By DALE BOSOWSKI
Special to the Bulletin
SONOMA — Martin Truex Jr. (#36 NAPA Auto Parts Toyota owned by Michael Waltrip Racing) ended a 218 race NASCAR Sprint Cup victory draught with a convincing win over Jeff Gordon and Carl Edwards in Sunday’s 25th Annual Toyota/Save Mart 350 at Sonoma Raceway. In doing so he became the ninth consecutive different winner on the twisting 1.99-mile road course at Sonoma.
Truex’s previous and only win in 277 career Cup starts occurred at Dover in June 4, 2007. It ended the second longest non winning streak in Cup history, exceeded only by Bill Elliot’s run of futility which lasted 226 races before he picked up a win in Miami in 2001.
On Sunday at Sonoma, Truex led 51 of the 110 laps, including the final 27 laps and beat second-place Jeff Gordon by a comfortable margin of 8.133 seconds after Juan Pablo Montoya dropped from the second position to 34th after running out of fuel on the next-to-last lap and coasting to a stop.
“I can’t even put into words how good this feels. It is a relief to be honest,” said Truex, age 32. “I have to thank everyone who has stood behind me for 200 and some races. We’ve been close a lot and it feels damn good to finally get one.”
Kurt Busch, was able to overcome consecutive pit road speeding penalties to finish fourth and post his fourth top five of the season. Clint Bowyer, last year’s winner and Truex’s teammate, finished fifth.
A variety of pit strategies scrambled the field throughout the race as some teams attempted to make it to the finish with a only two stops while others planned on three. After Kyle Busch and Edwards tangled on Lap 82 to cause the seventh caution of the race, the top 15 cars, led by Truex, stayed on the track hoping they had enough fuel to finish the race.
“I was trying to be smart, trying to be smooth and keep something in reserve in case we had a late caution,” said Truex. “The only thing I could think of for the last 15 laps was please no more cautions.”
Gordon (#24 Drive To End Hunger Chevy) choose the three stop strategy, but caught a bad break early in the race when he headed for the pits on lap 23 for his first stop just as a caution came out. Just as Gordon entered the pits the red light came on that they were closed and he was penalized.
“We wanted to do three stops to stay on fresher tires. Just as I committed to the stop I saw the red light come on just a split second before we got in and I knew it was going to cost us a lot,” explained Gordon, who has posted five wins at Sonoma. “Luckily we had a fast car, we stayed with our strategy and things went our way in the end.”
It was a bittersweet race for Carl Edwards (#99 AFLAC Ford) who started from the third spot and crossed the finish line in third to complete the podium.

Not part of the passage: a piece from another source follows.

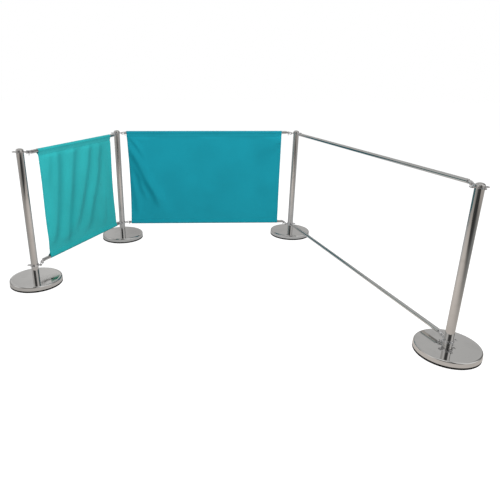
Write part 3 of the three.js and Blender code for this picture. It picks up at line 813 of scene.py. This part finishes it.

“It feels a little weird to race that hard all day and end up in the same spot you started in,” he said. “I actually passed a lot of folks and got passed a lot. It was a pretty dynamic race and there was a lot that happened.”
When asked how he planned to celebrate his victory Truex seemed a bit perplexed.
“I’m not sure. We will have a party tomorrow I guess. I haven’t done this for a while and I am out of practice,” he laughed.
Jimmie Johnson, who finished ninth on Sunday, continues to lead the championship standings by a 573 to 548 point margin over Edwards. Boyer now sits in third with 510, Kevin Harvick, who came home in 10th Sunday, is in fourth with 510 and Matt Kennseth rounds out the top five with 481 points.
In Saturday’s NASCAR K&N Pro Series West the Carneros “200” race at Sonoma, Lakeport’s Derek Thorn charged to the lead late in the event and held on in a green-white-checkered finish to post his career first victory on a road course and fourth overall in his career.
Cameron Hayley slipped by Michael Self on the last lap to take second. David Mayhew followed in fourth, with Paulie Harraka finishing fifth. Former three-time series champion Eric Holmes of Escalon finished ninth.
Thorn, who finished second at Sonoma a year ago, appeared to save his tires as Hayley and Self battled for the lead in the latter stages of the race. He became the sixth leader of the day when he moved past Self for the lead on Lap 53 of the scheduled 64 laps. Thorn pulled away in a late-race restart and held on after the seventh caution of the day extended the race for a green-white-checkered finish. The win also enabled Thorn to regain the lead in the championship point standings by a 258 to 255 margin over Self.